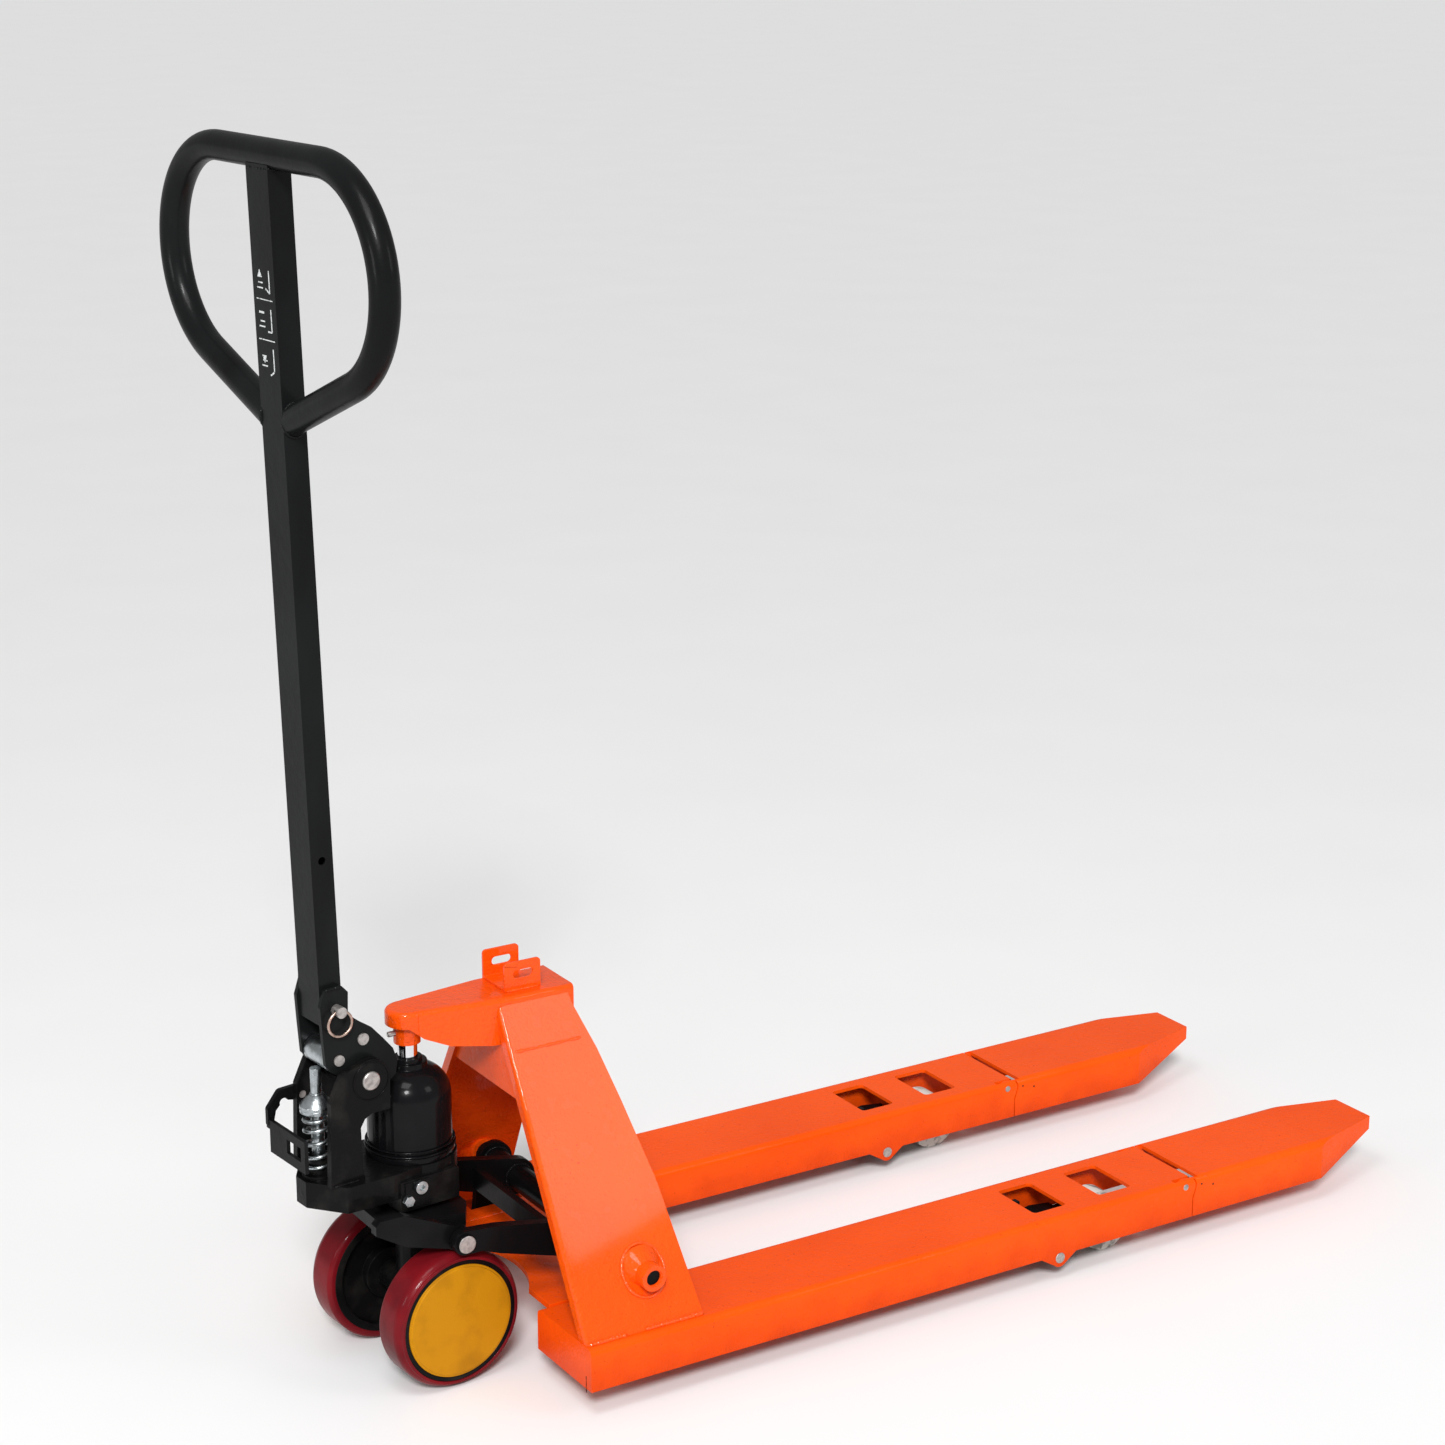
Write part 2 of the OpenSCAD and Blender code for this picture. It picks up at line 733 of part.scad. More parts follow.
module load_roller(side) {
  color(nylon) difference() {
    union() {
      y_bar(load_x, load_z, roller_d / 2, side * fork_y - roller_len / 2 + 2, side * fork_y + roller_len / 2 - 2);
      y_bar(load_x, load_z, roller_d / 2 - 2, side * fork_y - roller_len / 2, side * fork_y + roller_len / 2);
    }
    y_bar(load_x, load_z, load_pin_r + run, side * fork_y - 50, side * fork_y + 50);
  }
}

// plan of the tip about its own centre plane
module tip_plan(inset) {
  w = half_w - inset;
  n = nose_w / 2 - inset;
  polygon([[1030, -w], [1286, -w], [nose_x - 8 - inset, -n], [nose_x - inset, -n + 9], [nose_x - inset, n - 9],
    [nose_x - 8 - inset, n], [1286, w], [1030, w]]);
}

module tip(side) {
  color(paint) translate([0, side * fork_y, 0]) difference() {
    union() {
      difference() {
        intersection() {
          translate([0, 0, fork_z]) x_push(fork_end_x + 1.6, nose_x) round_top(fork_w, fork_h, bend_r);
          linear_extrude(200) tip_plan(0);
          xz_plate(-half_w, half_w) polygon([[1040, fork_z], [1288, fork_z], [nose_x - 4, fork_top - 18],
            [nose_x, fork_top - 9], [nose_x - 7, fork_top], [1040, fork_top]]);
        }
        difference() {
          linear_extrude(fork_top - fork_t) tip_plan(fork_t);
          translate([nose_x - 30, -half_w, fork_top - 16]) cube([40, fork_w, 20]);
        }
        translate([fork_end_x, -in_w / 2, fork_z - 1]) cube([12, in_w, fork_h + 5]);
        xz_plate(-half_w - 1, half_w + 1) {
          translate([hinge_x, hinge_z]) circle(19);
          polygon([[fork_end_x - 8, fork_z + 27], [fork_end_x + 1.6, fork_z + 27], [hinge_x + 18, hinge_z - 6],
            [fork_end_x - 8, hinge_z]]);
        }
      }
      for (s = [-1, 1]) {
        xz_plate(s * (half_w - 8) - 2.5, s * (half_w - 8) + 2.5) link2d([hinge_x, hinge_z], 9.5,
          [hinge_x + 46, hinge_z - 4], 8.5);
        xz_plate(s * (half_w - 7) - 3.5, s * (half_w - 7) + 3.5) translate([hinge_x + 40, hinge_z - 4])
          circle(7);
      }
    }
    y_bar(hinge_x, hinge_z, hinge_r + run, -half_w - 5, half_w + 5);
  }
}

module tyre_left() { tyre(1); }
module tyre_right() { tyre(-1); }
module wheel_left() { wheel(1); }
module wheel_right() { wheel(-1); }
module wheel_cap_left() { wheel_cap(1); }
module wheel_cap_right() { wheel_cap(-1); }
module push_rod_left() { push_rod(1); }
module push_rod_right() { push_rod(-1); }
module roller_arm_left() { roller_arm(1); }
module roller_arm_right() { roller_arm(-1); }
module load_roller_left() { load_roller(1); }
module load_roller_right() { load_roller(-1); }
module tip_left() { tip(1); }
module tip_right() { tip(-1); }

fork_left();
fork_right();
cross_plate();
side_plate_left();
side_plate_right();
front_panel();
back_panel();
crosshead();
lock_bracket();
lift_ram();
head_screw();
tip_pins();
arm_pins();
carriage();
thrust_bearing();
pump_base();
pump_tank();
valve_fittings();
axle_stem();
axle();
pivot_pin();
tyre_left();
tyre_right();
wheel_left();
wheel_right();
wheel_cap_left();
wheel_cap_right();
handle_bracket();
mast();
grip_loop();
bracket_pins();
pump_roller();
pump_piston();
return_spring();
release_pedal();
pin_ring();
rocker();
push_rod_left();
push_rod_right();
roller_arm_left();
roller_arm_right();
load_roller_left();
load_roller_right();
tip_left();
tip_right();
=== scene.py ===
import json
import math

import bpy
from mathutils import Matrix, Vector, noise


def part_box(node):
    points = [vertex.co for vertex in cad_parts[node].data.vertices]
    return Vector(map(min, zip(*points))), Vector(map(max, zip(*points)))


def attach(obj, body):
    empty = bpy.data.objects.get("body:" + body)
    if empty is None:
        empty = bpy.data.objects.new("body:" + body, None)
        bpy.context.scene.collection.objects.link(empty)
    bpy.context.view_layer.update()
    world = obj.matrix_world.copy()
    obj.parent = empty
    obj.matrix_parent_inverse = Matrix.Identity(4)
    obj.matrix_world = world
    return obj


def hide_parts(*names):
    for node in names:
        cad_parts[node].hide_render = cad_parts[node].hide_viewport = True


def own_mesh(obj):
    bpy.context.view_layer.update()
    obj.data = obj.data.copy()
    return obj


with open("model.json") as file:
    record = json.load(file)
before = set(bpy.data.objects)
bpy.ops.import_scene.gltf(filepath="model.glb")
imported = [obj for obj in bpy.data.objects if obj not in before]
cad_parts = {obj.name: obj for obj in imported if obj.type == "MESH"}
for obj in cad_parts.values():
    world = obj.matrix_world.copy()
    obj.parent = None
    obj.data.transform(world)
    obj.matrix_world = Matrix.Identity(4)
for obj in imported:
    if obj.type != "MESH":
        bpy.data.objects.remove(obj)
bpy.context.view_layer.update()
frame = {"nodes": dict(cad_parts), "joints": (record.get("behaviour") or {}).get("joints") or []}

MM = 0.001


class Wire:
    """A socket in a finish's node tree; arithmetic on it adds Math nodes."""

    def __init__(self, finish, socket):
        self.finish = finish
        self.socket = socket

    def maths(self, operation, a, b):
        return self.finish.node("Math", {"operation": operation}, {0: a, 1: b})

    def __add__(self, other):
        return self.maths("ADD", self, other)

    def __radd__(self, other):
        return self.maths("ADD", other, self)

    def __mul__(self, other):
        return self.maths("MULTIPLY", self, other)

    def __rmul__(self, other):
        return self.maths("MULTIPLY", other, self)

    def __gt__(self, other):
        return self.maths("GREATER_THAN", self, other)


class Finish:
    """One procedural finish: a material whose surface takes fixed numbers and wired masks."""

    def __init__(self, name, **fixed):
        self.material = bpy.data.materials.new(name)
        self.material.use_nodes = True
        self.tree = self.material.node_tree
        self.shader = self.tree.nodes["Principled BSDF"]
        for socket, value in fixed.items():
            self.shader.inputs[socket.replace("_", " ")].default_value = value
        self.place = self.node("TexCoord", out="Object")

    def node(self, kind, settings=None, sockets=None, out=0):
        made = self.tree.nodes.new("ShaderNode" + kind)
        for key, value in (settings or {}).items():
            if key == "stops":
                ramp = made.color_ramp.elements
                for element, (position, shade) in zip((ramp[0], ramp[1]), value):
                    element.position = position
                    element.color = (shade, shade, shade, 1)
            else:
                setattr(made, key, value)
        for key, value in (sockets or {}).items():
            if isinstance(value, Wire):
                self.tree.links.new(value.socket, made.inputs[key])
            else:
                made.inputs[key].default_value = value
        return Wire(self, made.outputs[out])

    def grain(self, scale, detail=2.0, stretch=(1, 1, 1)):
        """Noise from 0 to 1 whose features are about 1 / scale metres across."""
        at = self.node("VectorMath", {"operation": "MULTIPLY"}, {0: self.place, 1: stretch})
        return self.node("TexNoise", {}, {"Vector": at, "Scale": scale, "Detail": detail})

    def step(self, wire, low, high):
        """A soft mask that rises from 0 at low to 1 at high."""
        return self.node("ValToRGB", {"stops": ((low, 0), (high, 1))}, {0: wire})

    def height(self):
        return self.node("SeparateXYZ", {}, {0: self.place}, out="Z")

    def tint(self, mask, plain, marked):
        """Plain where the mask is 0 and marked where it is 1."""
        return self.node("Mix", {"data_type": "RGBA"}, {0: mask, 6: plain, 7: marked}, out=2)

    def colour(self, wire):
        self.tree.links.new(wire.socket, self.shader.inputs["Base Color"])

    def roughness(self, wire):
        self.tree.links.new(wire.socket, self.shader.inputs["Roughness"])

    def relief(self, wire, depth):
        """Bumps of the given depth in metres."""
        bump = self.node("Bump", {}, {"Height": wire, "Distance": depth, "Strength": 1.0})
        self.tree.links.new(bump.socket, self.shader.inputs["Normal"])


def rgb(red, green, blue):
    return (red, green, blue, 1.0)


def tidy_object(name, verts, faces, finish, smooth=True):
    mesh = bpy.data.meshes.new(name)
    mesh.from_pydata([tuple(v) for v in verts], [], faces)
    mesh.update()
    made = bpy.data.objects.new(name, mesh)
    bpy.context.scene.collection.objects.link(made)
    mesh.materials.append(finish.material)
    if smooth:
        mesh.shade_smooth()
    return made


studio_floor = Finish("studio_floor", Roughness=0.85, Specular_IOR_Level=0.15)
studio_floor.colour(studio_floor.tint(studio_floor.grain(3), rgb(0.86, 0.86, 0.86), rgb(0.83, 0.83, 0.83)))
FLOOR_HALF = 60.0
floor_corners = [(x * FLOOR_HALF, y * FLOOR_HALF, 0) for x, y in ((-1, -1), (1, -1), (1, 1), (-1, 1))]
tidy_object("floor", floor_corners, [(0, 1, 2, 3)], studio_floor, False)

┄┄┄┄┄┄

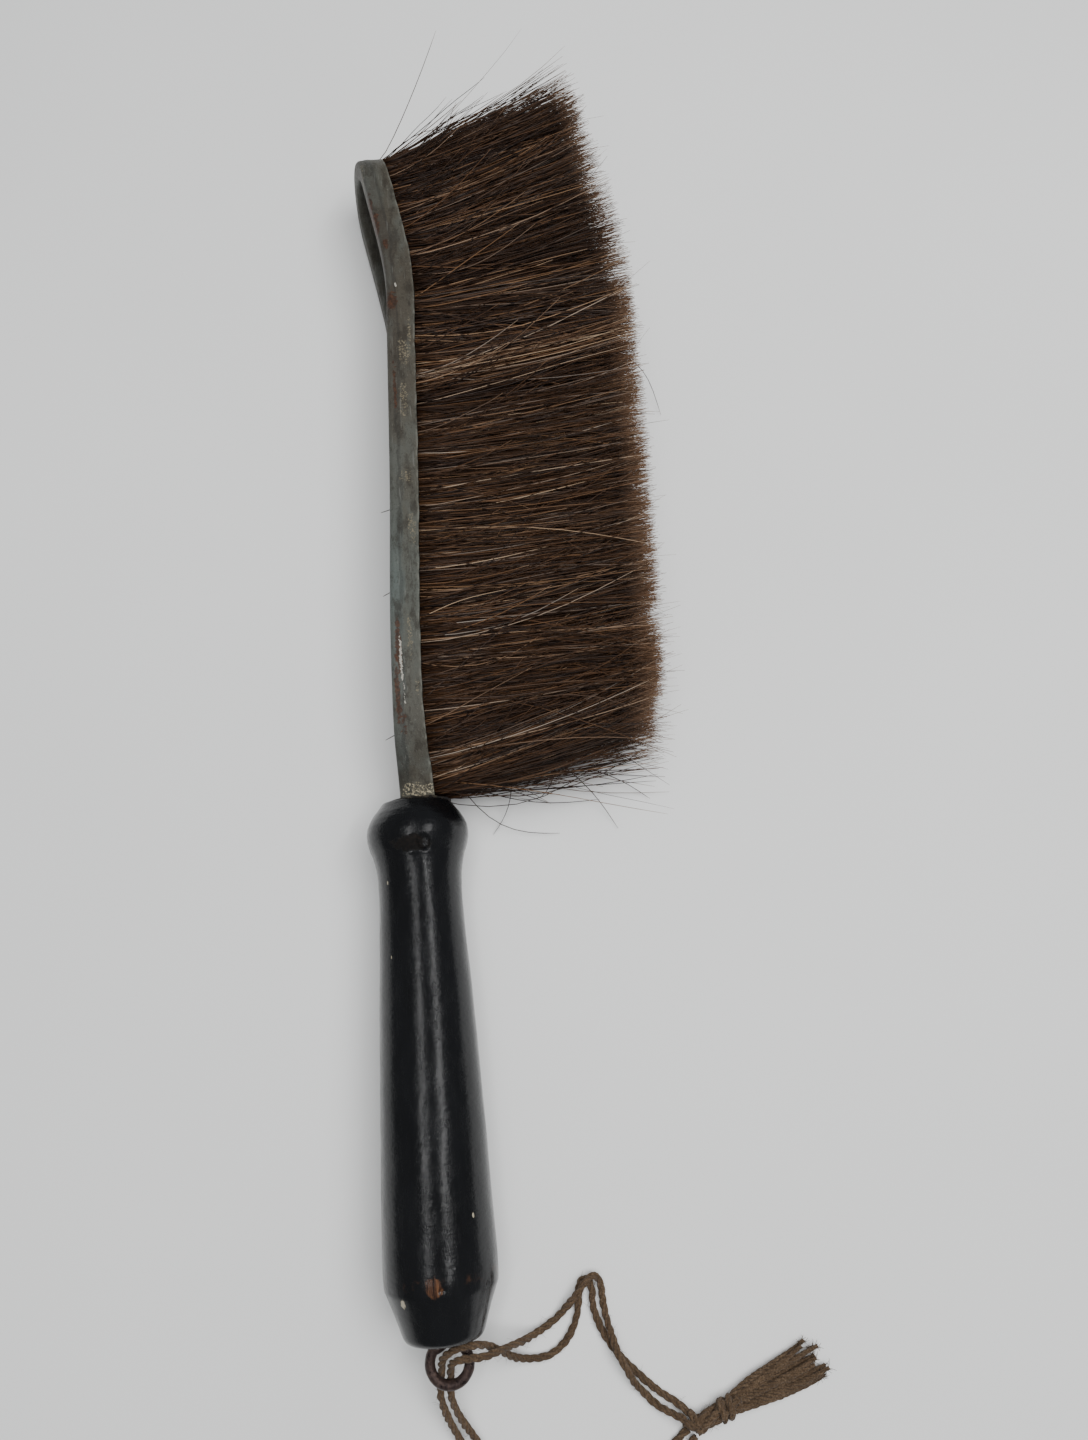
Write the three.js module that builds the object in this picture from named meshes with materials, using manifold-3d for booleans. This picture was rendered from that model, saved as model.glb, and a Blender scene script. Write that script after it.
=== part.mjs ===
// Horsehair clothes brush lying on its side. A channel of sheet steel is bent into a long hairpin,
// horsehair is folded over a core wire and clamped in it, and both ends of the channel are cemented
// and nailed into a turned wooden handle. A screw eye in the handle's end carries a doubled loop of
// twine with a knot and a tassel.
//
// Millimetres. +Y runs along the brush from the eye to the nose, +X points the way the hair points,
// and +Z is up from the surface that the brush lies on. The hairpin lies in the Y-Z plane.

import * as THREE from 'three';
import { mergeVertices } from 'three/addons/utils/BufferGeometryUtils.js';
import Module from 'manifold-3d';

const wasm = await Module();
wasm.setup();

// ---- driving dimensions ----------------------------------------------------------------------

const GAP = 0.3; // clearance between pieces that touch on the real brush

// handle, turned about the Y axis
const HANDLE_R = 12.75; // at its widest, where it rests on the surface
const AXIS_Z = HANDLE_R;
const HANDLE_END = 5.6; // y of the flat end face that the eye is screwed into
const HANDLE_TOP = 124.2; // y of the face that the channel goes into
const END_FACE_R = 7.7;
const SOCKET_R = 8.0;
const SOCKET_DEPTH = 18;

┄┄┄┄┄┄

**Problem to solve:**
Begin at the line that has "fork_left();", stop after the line that has "for node in", and repeat exactly those lines, nothing more.

**Finished answer:**
fork_left();
fork_right();
cross_plate();
side_plate_left();
side_plate_right();
front_panel();
back_panel();
crosshead();
lock_bracket();
lift_ram();
head_screw();
tip_pins();
arm_pins();
carriage();
thrust_bearing();
pump_base();
pump_tank();
valve_fittings();
axle_stem();
axle();
pivot_pin();
tyre_left();
tyre_right();
wheel_left();
wheel_right();
wheel_cap_left();
wheel_cap_right();
handle_bracket();
mast();
grip_loop();
bracket_pins();
pump_roller();
pump_piston();
return_spring();
release_pedal();
pin_ring();
rocker();
push_rod_left();
push_rod_right();
roller_arm_left();
roller_arm_right();
load_roller_left();
load_roller_right();
tip_left();
tip_right();
=== scene.py ===
import json
import math

import bpy
from mathutils import Matrix, Vector, noise


def part_box(node):
    points = [vertex.co for vertex in cad_parts[node].data.vertices]
    return Vector(map(min, zip(*points))), Vector(map(max, zip(*points)))


def attach(obj, body):
    empty = bpy.data.objects.get("body:" + body)
    if empty is None:
        empty = bpy.data.objects.new("body:" + body, None)
        bpy.context.scene.collection.objects.link(empty)
    bpy.context.view_layer.update()
    world = obj.matrix_world.copy()
    obj.parent = empty
    obj.matrix_parent_inverse = Matrix.Identity(4)
    obj.matrix_world = world
    return obj


def hide_parts(*names):
    for node in names:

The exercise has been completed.